═════ Entries supplied

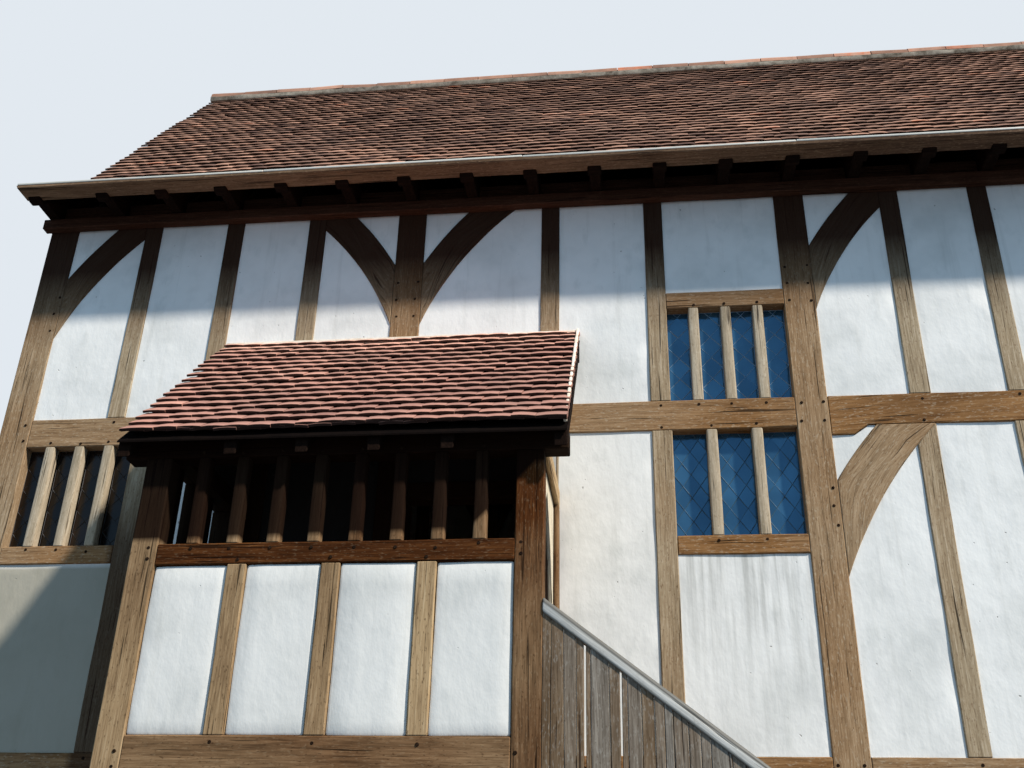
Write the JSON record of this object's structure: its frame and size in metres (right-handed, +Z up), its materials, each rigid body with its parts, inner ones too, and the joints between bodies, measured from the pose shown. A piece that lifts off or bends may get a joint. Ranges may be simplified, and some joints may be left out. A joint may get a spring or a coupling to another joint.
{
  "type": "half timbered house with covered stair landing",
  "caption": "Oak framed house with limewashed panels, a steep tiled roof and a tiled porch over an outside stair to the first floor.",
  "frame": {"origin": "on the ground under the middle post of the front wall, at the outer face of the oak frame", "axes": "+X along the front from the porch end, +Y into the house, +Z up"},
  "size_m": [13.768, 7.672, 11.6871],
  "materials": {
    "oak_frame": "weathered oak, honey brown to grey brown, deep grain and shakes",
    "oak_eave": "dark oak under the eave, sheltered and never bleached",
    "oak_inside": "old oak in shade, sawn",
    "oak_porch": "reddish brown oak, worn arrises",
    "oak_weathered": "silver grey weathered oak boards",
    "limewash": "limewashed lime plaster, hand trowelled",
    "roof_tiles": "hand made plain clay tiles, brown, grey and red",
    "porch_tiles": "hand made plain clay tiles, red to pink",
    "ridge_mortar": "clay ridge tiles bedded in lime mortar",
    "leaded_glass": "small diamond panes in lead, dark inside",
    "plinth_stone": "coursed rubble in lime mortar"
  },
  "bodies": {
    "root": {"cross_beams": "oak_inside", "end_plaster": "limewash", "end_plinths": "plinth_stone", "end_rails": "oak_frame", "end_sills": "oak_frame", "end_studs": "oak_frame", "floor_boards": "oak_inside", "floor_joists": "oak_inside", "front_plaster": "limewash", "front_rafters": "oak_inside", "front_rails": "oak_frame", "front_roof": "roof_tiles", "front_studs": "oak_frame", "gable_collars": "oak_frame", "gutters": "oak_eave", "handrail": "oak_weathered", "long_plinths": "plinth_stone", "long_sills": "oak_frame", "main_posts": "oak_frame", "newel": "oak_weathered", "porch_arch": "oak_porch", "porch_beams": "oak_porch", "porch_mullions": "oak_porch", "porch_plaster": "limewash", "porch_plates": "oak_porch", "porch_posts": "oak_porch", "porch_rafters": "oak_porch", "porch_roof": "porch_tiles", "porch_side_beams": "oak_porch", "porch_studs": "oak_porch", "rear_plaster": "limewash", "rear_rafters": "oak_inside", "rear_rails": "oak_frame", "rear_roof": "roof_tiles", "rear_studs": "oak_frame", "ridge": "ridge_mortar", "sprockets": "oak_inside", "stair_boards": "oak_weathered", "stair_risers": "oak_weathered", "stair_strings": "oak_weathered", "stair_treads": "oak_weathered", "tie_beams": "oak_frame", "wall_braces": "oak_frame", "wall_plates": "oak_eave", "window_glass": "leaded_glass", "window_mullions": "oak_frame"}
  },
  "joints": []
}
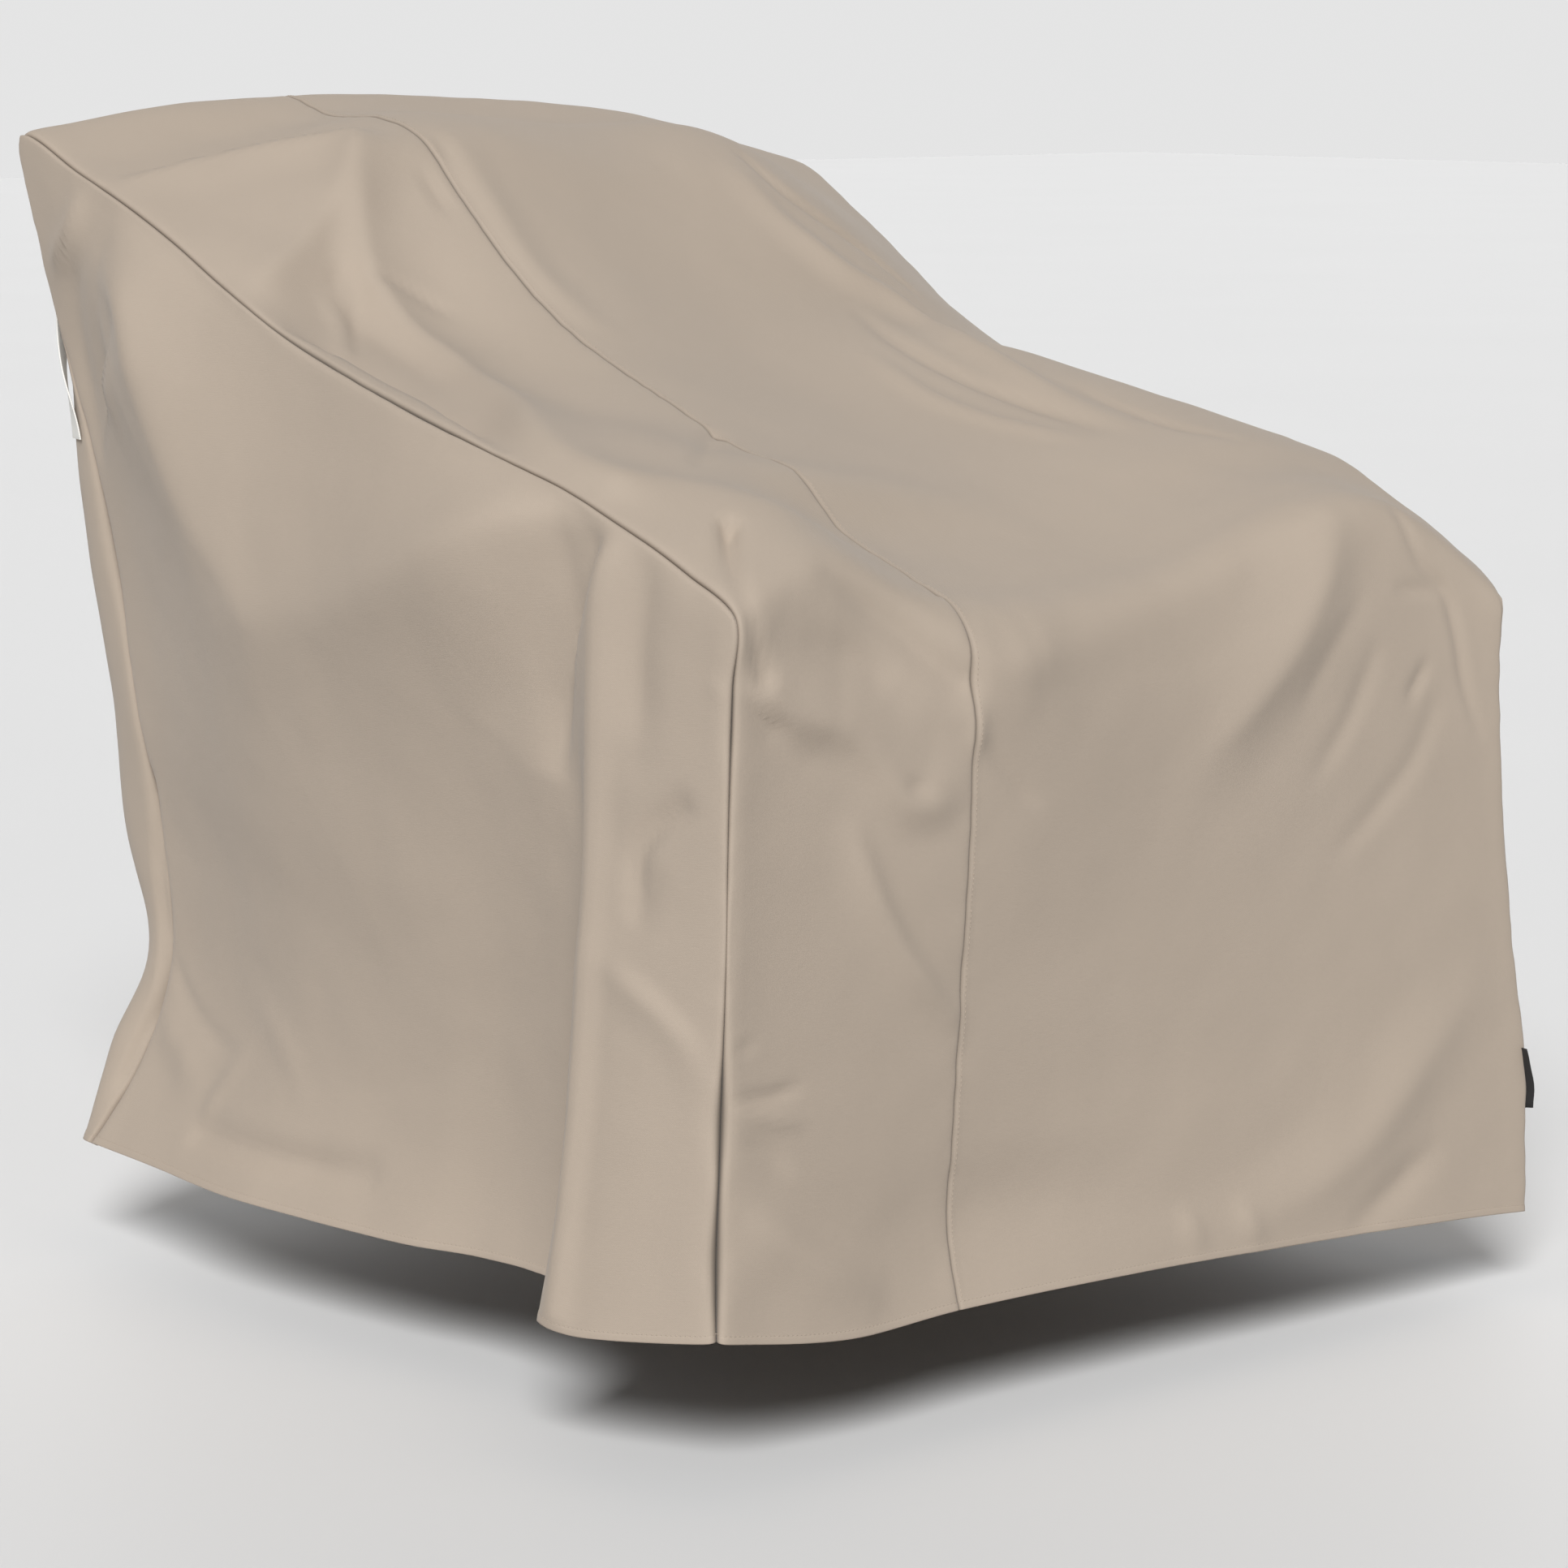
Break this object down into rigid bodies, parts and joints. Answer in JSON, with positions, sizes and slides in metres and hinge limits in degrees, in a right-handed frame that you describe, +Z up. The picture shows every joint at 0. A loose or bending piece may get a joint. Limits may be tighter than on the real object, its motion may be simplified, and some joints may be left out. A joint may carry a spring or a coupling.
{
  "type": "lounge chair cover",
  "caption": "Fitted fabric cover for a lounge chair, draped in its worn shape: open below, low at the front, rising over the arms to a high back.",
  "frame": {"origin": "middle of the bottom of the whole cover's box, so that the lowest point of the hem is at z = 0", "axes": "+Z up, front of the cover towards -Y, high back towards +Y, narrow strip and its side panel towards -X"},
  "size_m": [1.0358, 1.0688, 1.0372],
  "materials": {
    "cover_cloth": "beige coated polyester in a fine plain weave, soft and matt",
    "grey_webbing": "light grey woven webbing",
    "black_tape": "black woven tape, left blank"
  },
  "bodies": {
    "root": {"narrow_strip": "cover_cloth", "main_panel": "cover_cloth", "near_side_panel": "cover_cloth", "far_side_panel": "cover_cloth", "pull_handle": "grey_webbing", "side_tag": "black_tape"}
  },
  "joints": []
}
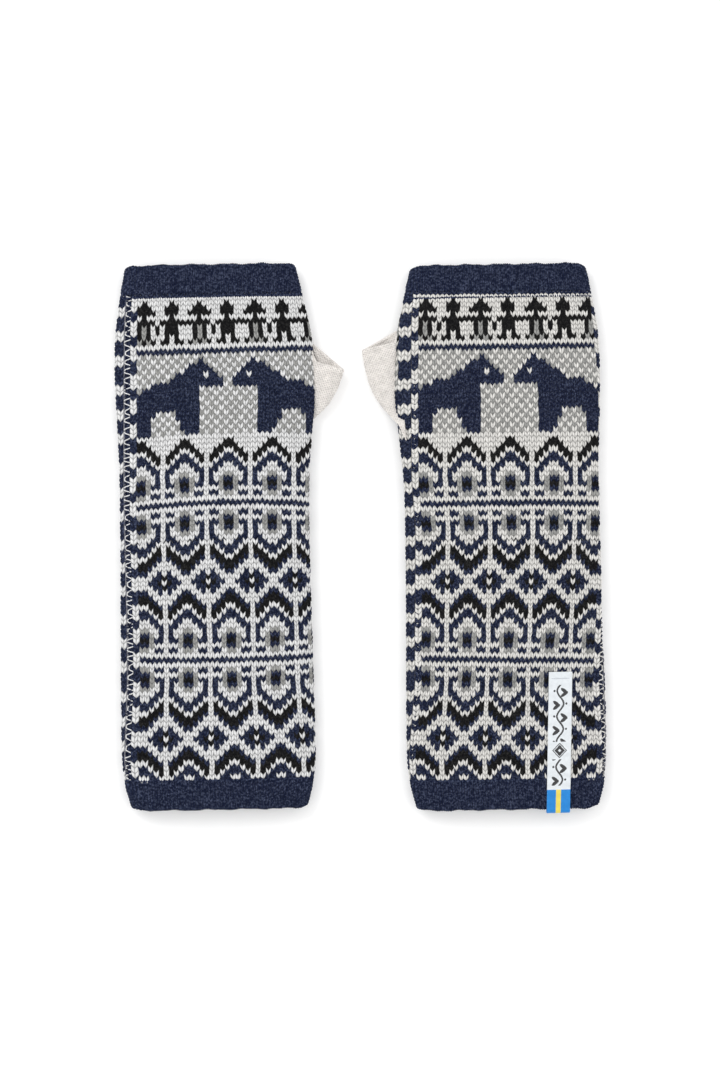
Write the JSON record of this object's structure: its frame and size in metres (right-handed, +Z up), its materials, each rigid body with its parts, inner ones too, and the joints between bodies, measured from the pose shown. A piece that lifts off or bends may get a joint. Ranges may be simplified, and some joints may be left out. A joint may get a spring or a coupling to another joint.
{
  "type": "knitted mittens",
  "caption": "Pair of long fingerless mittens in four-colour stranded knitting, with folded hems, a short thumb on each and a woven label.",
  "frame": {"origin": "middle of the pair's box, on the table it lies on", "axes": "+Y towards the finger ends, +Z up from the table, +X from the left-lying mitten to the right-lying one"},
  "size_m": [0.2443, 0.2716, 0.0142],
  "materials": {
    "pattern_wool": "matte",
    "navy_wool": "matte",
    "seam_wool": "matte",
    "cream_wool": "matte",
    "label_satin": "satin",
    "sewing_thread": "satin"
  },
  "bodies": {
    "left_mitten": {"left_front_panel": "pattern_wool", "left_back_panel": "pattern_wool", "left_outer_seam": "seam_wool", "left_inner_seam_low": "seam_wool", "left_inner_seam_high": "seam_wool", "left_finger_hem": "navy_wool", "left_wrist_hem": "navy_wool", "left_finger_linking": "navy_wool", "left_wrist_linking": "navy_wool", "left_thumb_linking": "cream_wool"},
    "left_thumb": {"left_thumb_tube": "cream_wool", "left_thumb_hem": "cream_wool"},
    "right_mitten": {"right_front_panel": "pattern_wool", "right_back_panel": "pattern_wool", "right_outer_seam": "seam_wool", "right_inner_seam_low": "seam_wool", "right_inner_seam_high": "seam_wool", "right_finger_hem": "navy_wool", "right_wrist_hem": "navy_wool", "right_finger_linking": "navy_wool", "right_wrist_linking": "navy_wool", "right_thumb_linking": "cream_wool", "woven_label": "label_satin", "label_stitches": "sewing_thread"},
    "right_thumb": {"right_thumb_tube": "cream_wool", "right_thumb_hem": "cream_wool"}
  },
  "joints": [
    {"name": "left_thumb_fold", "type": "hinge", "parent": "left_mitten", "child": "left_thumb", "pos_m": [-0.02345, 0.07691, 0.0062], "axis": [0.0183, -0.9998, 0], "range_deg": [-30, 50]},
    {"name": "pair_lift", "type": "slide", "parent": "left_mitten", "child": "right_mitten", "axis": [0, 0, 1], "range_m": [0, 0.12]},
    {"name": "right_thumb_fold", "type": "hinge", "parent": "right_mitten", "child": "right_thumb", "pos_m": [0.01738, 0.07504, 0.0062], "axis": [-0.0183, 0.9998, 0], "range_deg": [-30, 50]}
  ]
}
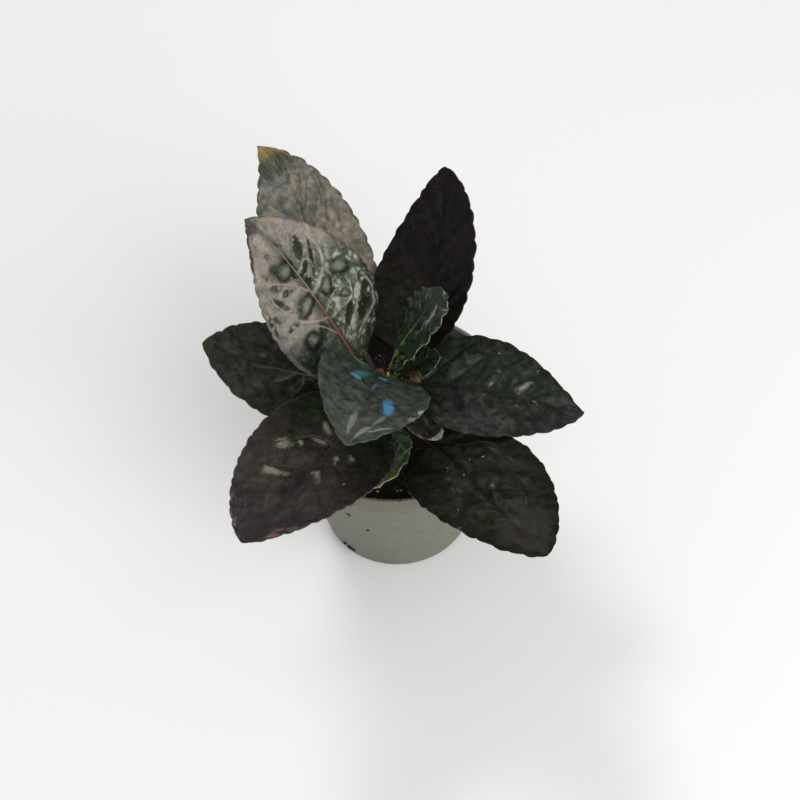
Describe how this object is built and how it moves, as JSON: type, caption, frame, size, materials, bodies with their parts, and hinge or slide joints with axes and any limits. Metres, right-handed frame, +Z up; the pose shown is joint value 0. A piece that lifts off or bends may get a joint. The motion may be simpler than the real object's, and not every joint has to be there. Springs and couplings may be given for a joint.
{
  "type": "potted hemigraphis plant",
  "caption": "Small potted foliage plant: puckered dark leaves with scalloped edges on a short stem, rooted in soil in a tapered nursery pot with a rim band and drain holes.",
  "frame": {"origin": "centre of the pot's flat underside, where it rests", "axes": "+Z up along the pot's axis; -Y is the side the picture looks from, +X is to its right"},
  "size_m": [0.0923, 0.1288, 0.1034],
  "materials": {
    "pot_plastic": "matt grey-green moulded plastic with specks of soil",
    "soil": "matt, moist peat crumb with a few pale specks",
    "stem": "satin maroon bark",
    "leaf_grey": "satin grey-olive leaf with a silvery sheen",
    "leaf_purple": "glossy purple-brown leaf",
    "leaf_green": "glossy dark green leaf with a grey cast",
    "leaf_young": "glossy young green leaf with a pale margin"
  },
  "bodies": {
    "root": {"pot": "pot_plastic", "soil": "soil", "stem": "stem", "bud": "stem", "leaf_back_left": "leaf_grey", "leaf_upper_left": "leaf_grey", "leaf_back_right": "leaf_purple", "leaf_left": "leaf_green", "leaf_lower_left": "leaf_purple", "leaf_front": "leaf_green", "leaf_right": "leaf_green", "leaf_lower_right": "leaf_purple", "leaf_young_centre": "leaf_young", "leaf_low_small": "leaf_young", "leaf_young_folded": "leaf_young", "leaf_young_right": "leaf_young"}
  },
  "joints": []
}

══════════

_Problem description_:
Please quote nothing but the lines from the line with "Describe how this" through the end of the data above, exactly as written, ends included.

_Final result_:
Describe how this object is built and how it moves, as JSON: type, caption, frame, size, materials, bodies with their parts, and hinge or slide joints with axes and any limits. Metres, right-handed frame, +Z up; the pose shown is joint value 0. A piece that lifts off or bends may get a joint. The motion may be simpler than the real object's, and not every joint has to be there. Springs and couplings may be given for a joint.
{
  "type": "potted hemigraphis plant",
  "caption": "Small potted foliage plant: puckered dark leaves with scalloped edges on a short stem, rooted in soil in a tapered nursery pot with a rim band and drain holes.",
  "frame": {"origin": "centre of the pot's flat underside, where it rests", "axes": "+Z up along the pot's axis; -Y is the side the picture looks from, +X is to its right"},
  "size_m": [0.0923, 0.1288, 0.1034],
  "materials": {
    "pot_plastic": "matt grey-green moulded plastic with specks of soil",
    "soil": "matt, moist peat crumb with a few pale specks",
    "stem": "satin maroon bark",
    "leaf_grey": "satin grey-olive leaf with a silvery sheen",
    "leaf_purple": "glossy purple-brown leaf",
    "leaf_green": "glossy dark green leaf with a grey cast",
    "leaf_young": "glossy young green leaf with a pale margin"
  },
  "bodies": {
    "root": {"pot": "pot_plastic", "soil": "soil", "stem": "stem", "bud": "stem", "leaf_back_left": "leaf_grey", "leaf_upper_left": "leaf_grey", "leaf_back_right": "leaf_purple", "leaf_left": "leaf_green", "leaf_lower_left": "leaf_purple", "leaf_front": "leaf_green", "leaf_right": "leaf_green", "leaf_lower_right": "leaf_purple", "leaf_young_centre": "leaf_young", "leaf_low_small": "leaf_young", "leaf_young_folded": "leaf_young", "leaf_young_right": "leaf_young"}
  },
  "joints": []
}